MINA SMALLMAN: They were celebrating Bibaa's birthday. And they were dancing in the fields with lights and just having a real good time. And we never ever spoke to them again.

MISHAL HUSAIN: Did the police, then, actively start searching for them? Because you had reported them missing some time before and you'd been told that it would be actioned.

MINA SMALLMAN: No, they didn't. They-- we did that the whole thing.

MISHAL HUSAIN: So it was the family search, rather than the police search, that led to the discovery of their bodies. When you saw the way that the police were looking for Sarah Everard, and you relived the events after Nicole and Bibaa went missing, what did you think?

MINA SMALLMAN: Me and my husband we just went back in time emotionally and the anxiety. I know what that family, the parents, will be going through. And it is a hell. You can't begin to understand what it is to lose a child under those circumstances.

And then to have a further betrayal-- the very organization who is paid and we have an agreement with that they will protect us, they will honor us, and behave in a way that gives our deceased dignity.

MISHAL HUSAIN: Even before this happened, you had the feeling, didn't you, that these were two Black women who went missing. And that that could have been part of why it seemed that there was no urgency about searching for them.

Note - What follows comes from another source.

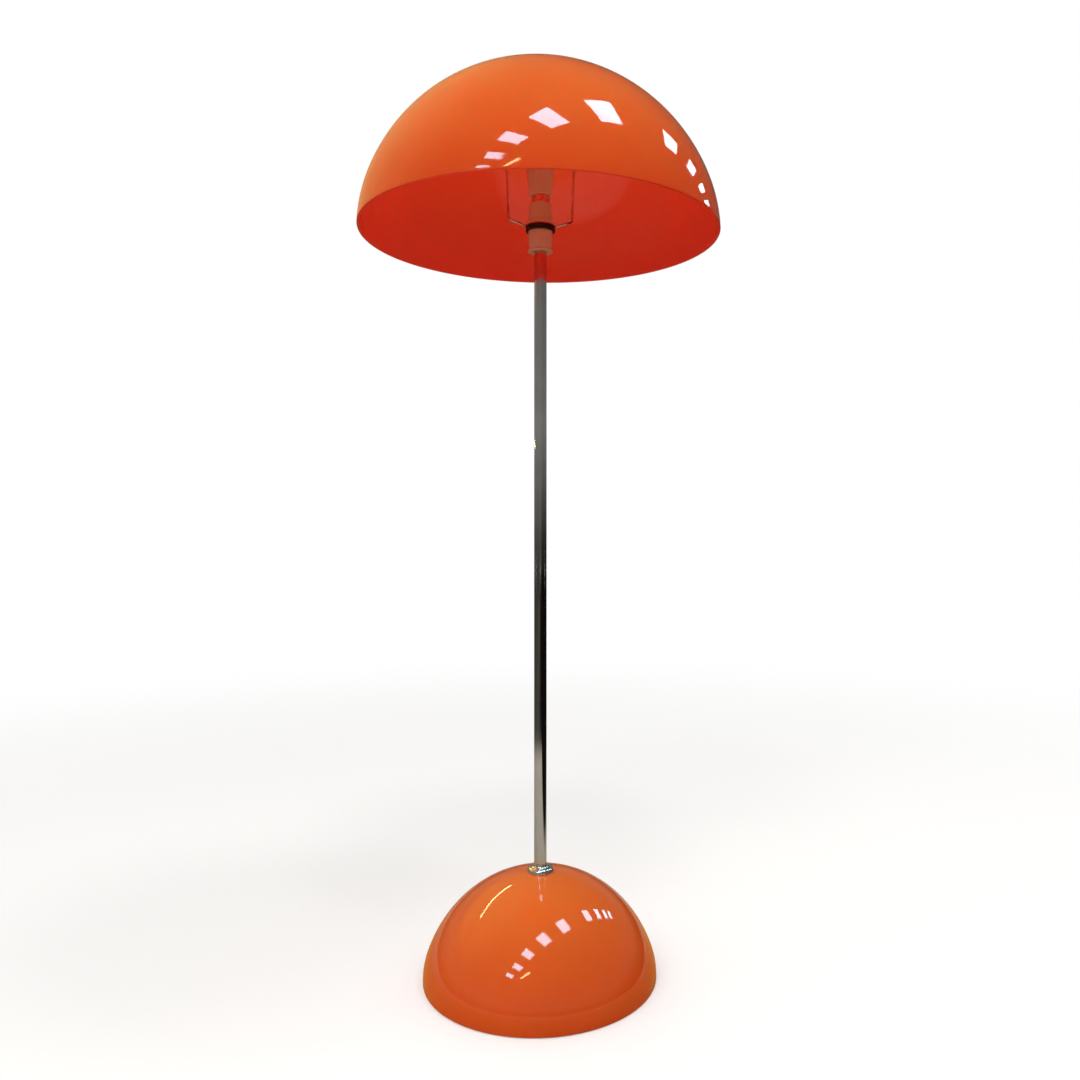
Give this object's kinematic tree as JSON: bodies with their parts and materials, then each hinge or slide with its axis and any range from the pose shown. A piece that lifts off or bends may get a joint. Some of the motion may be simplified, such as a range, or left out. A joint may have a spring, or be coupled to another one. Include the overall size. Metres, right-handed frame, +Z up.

MINA SMALLMAN: Oh, absolutely, I'm convinced. I think the notion of all people matter is absolutely right, but it's not true. If your child goes missing you deserve-- the people who are paid to do that job to do that job and find out what's happened to them.

MISHAL HUSAIN: How are you? It will be a year in June.

MINA SMALLMAN: I think there's two sides to me. There's mom and then there's activist. As mom, I am as broken-- I am broken beyond words.

MISHAL HUSAIN: How hard is it to maintain that focus of trying-- wanting some good to come out of this, something to be learned, something to be different in the future, and at the same time, the enormity of your own grief?

MINA SMALLMAN: I think the two run hand-in-hand. And that's what gives me purpose. That if their lives make a change in the way women are viewed and Black women, in particular-- because in the pecking order of things, it's been known that we are the lowest on the ladder.